实时音视频交互：架构旨在支持完全实时交互，支持分块输入和即时输出。
自然流畅的语音生成：在语音生成的自然性和稳定性方面超越了许多现有的流式和非流式替代方案。
全模态性能优势：在同等规模的单模态模型进行基准测试时，表现出卓越的性能。Qwen2.5-Omni在音频能力上优于类似大小的Qwen2-Audio，并与Qwen2.5-VL-7B保持同等水平。
卓越的端到端语音指令跟随能力：Qwen2.5-Omni在端到端语音指令跟随方面表现出与文本输入处理相媲美的效果，在MMLU通用知识理解和GSM8K数学推理等基准测试中表现优异。

目前OpenVINOTM已基本完成了针对Qwen2.5-Omni的适配，以优化其在Intel平台上的推理性能，接下来我们就一起来看下如何利用OpenVINOTM在本地部署Qwen2.5-Omni全模态任务。

第一步，环境准备

该示例基于Jupyter Notebook编写，因此我们需要准备好相对应的Python环境。基础环境可以参考以下链接安装，并根据自己的操作系统进行选择具体步骤。

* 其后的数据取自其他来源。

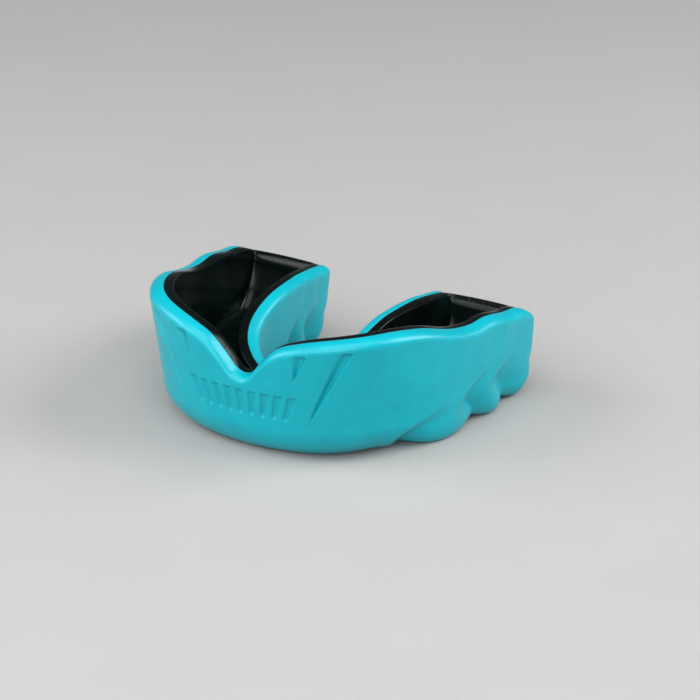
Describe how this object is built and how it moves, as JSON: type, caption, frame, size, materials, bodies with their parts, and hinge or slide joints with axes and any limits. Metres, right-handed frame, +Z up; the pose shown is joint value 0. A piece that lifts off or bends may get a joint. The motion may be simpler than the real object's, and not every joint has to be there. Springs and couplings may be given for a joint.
{
  "type": "boil-and-bite mouthguard",
  "caption": "U-shaped sports mouthguard: a dense rubber outer frame with lobed arms and a glossy black gel liner that takes the upper teeth.",
  "frame": {"origin": "under the middle of the part, at the centre of its bounding box on the plane it rests on", "axes": "+Z up out of the tooth channel, -Y towards the lips, arms towards +Y, X across the mouth"},
  "size_m": [0.0608, 0.0485, 0.0227],
  "materials": {
    "frame_rubber": "satin teal high-density rubber",
    "liner_gel": "glossy black thermoplastic gel"
  },
  "bodies": {
    "root": {"outer_frame": "frame_rubber", "gel_liner": "liner_gel"}
  },
  "joints": []
}
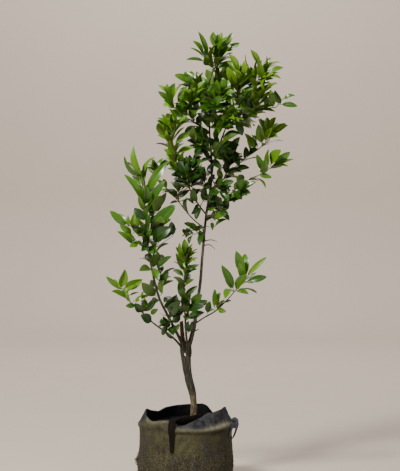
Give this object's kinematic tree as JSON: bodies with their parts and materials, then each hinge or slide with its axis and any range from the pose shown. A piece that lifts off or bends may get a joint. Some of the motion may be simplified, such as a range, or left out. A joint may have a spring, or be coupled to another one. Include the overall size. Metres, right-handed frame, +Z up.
{
  "type": "citrus sapling in a fabric grow bag",
  "caption": "Young potted citrus sapling with a low-forking trunk, upright leafy shoots and a soft black fabric grow bag round its root ball.",
  "frame": {"origin": "middle of the grow bag's flat underside, at the surface that it stands on", "axes": "+Z up along the trunk, -Y the front, +X to the right seen from the front"},
  "size_m": [0.6154, 0.3438, 1.452],
  "materials": {
    "felt": "dusty nonwoven felt, matt",
    "webbing": "woven webbing, matt",
    "soil": "dark crumbly potting soil",
    "bark": "grey-brown finely furrowed bark",
    "cut_wood": "weathered reddish brown stub",
    "young_leaf": "glossy young leaves",
    "leaf": "glossy leaves",
    "old_leaf": "glossy dark old leaves",
    "light_leaf": "glossy pale green leaves"
  },
  "bodies": {
    "root": {"crotch_leaves": "old_leaf", "crown_back": "leaf", "crown_back_right": "leaf", "crown_front": "leaf", "crown_front_low": "leaf", "far_right_shoot": "young_leaf", "front_strap": "webbing", "grow_bag": "felt", "handle": "webbing", "high_inner_shoot": "young_leaf", "high_left_rosette": "young_leaf", "high_right_shoot": "young_leaf", "leader": "bark", "leader_back_leaves": "old_leaf", "leader_leaves": "old_leaf", "left_bough": "bark", "left_bough_low": "old_leaf", "left_bough_middle": "old_leaf", "left_bough_right": "old_leaf", "left_bough_side": "young_leaf", "left_bough_top": "leaf", "left_bough_upper": "young_leaf", "left_fork": "bark", "left_inner_shoot": "leaf", "left_shoot": "young_leaf", "left_stem_leaves": "old_leaf", "left_twig": "bark", "left_twig_leaves": "old_leaf", "left_twig_tip": "leaf", "low_leader_leaves": "old_leaf", "low_left_bough": "bark", "low_left_leaves": "light_leaf", "low_left_shoot": "light_leaf", "low_right_bough": "bark", "low_right_leaves": "old_leaf", "low_right_shoot": "young_leaf", "mid_back_shoot": "old_leaf", "mid_front_shoot": "old_leaf", "mid_left_front": "old_leaf", "mid_left_shoot": "young_leaf", "mid_low_shoot": "old_leaf", "mid_right_bough": "bark", "mid_right_shoot": "young_leaf", "middle_bough": "bark", "middle_leaves": "old_leaf", "middle_low_leaves": "old_leaf", "middle_rosette": "young_leaf", "narrow_leaves": "old_leaf", "pruned_stub": "cut_wood", "right_arm": "bark", "right_bough": "bark", "right_shoot": "young_leaf", "right_shoot_leaves": "light_leaf", "right_shoot_tip": "light_leaf", "second_stem": "bark", "soil": "soil", "top_back": "young_leaf", "top_rosette": "young_leaf", "trunk": "bark", "upper_left_bough": "bark"}
  },
  "joints": []
}
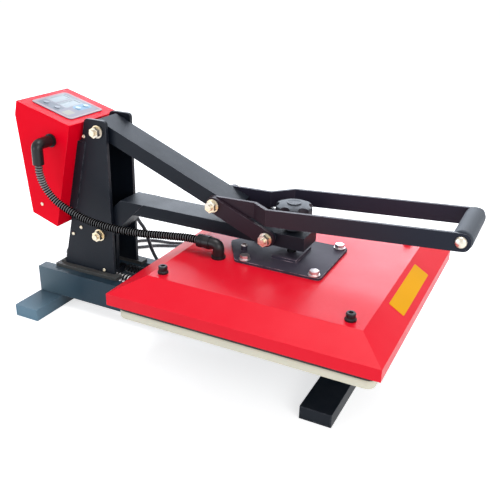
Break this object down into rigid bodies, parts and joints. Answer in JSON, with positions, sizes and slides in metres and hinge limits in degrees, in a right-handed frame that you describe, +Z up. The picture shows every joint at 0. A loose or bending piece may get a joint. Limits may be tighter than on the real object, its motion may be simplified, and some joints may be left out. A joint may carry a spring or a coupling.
{
  "type": "flat heat press",
  "caption": "Clamshell flat heat press: square heated cover on a cranked arm, toggle lever with a padded bar, tube frame and a rear control box.",
  "frame": {"origin": "on the floor below the middle of the press, measured without the mains cord", "axes": "+X towards the handle, +Y towards the side without the hose, +Z up"},
  "size_m": [0.8137, 0.4836, 0.3589],
  "materials": {
    "black_powder": "satin",
    "red_powder": "satin",
    "zinc": "satin",
    "spring_steel": "polished",
    "black_plastic": "matte",
    "cord_rubber": "matte",
    "grip_foam": "matte",
    "silicone": "matte",
    "fibre": "matte",
    "cast_aluminium": "satin",
    "panel_grey": "gloss",
    "display": "gloss",
    "board": "matte",
    "button_grey": "matte",
    "button_blue": "matte"
  },
  "bodies": {
    "base": {"rear_foot": "black_powder", "front_foot": "black_powder", "rail_near": "black_powder", "rail_far": "black_powder", "base_plate": "black_powder", "column": "black_powder", "pivot_bolt_a": "zinc", "pivot_bolt_b": "zinc", "lower_platen": "black_powder", "silicone_pad": "silicone", "spring_near": "spring_steel", "spring_far": "spring_steel", "spring_anchor": "zinc", "controller_housing": "red_powder", "controller_back": "red_powder", "controller_panel": "panel_grey", "display_module": "display", "circuit_board": "board", "switch_frame": "black_plastic", "housing_elbow": "black_plastic", "hose": "black_plastic", "cord_gland": "black_plastic", "mains_cord": "cord_rubber", "cord_coil": "cord_rubber", "plug_cord": "cord_rubber", "mains_plug": "black_plastic"},
    "arm": {"press_arm": "black_powder", "pressure_nut": "black_powder", "pivot_bolt_d": "zinc"},
    "links": {"link_plate_near": "black_powder", "link_plate_far": "black_powder", "bolt_c_near": "zinc", "bolt_c_far": "zinc"},
    "lever": {"upper_link": "black_powder", "handle_bar_near": "black_powder", "handle_bar_far": "black_powder", "handle_grip": "grip_foam", "grip_bolt_near": "zinc", "grip_bolt_far": "zinc", "pivot_bolt_c": "zinc"},
    "platen": {"platen_cover": "red_powder", "insulation": "fibre", "heating_plate": "cast_aluminium", "mounting_plate": "black_powder", "plate_bolt_1": "zinc", "plate_bolt_2": "zinc", "plate_bolt_3": "zinc", "plate_bolt_4": "zinc", "cover_plug_1": "black_plastic", "cover_plug_2": "black_plastic", "cover_plug_3": "black_plastic", "cover_plug_4": "black_plastic", "platen_elbow": "black_plastic"},
    "knob": {"star_knob": "black_plastic", "pressure_screw": "zinc"},
    "key_1": {"button_1": "button_grey"},
    "key_2": {"button_2": "button_grey"},
    "key_3": {"button_3": "button_blue"},
    "key_4": {"button_4": "button_blue"},
    "rocker": {"rocker_switch": "black_plastic"}
  },
  "joints": [
    {"name": "arm_lift", "type": "hinge", "parent": "base", "child": "arm", "pos_m": [-0.22991, 0, 0.1435], "axis": [0, -1, 0], "range_deg": [0, 40], "deforming": ["spring_near", "spring_far", "hose"]},
    {"name": "lever_swing", "type": "hinge", "parent": "base", "child": "lever", "pos_m": [-0.22091, 0, 0.3211], "axis": [0, -1, 0], "range_deg": [0, 65.68]},
    {"name": "link_fold", "type": "hinge", "parent": "arm", "child": "links", "pos_m": [0.07609, 0, 0.2001], "axis": [0, -1, 0], "range_deg": [-92.11, 0]},
    {"name": "platen_height", "type": "slide", "parent": "arm", "child": "platen", "axis": [0, 0, 1], "range_m": [0, 0.005]},
    {"name": "knob_turn", "type": "hinge", "parent": "platen", "child": "knob", "pos_m": [0.10359, 0, 0.2], "axis": [0, 0, 1], "range_deg": [0, 900]},
    {"name": "press_key_1", "type": "slide", "parent": "base", "child": "key_1", "axis": [-0.2571, 0, -0.9664], "range_m": [0, 0.001], "stiffness_N_per_m": 300},
    {"name": "press_key_2", "type": "slide", "parent": "base", "child": "key_2", "axis": [-0.2571, 0, -0.9664], "range_m": [0, 0.001], "stiffness_N_per_m": 300},
    {"name": "press_key_3", "type": "slide", "parent": "base", "child": "key_3", "axis": [-0.2571, 0, -0.9664], "range_m": [0, 0.001], "stiffness_N_per_m": 300},
    {"name": "press_key_4", "type": "slide", "parent": "base", "child": "key_4", "axis": [-0.2571, 0, -0.9664], "range_m": [0, 0.001], "stiffness_N_per_m": 300},
    {"name": "rocker_tilt", "type": "hinge", "parent": "base", "child": "rocker", "pos_m": [-0.32991, 0.062, 0.246], "axis": [1, 0, 0], "range_deg": [0, 20]}
  ],
  "couplings": [
    {"joint": "lever_swing", "follows": "arm_lift", "ratio": 1.6419},
    {"joint": "link_fold", "follows": "arm_lift", "ratio": -2.3028},
    {"joint": "knob_turn", "follows": "platen_height", "rad_per_m": 3141.6}
  ]
}
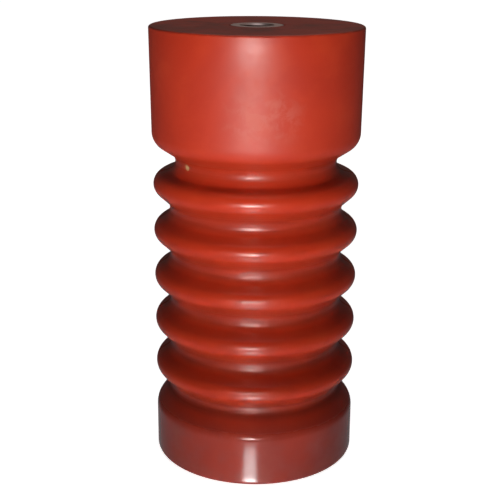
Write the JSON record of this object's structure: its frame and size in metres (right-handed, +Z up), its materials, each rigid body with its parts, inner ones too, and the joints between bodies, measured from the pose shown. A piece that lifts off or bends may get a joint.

https://github.com/openvinotoolkit/openvino_notebooks?tab=readme-ov-file#-getting-started

图：基础环境安装导航页面

除了安装用于原始模型依赖的Transformers库以及qwen-omni-utils[decord]组件以外，我们还需要安装最新的OpenVINOTM runtime以及NNCF工具以实现模型的压缩以及流水线任务迁移。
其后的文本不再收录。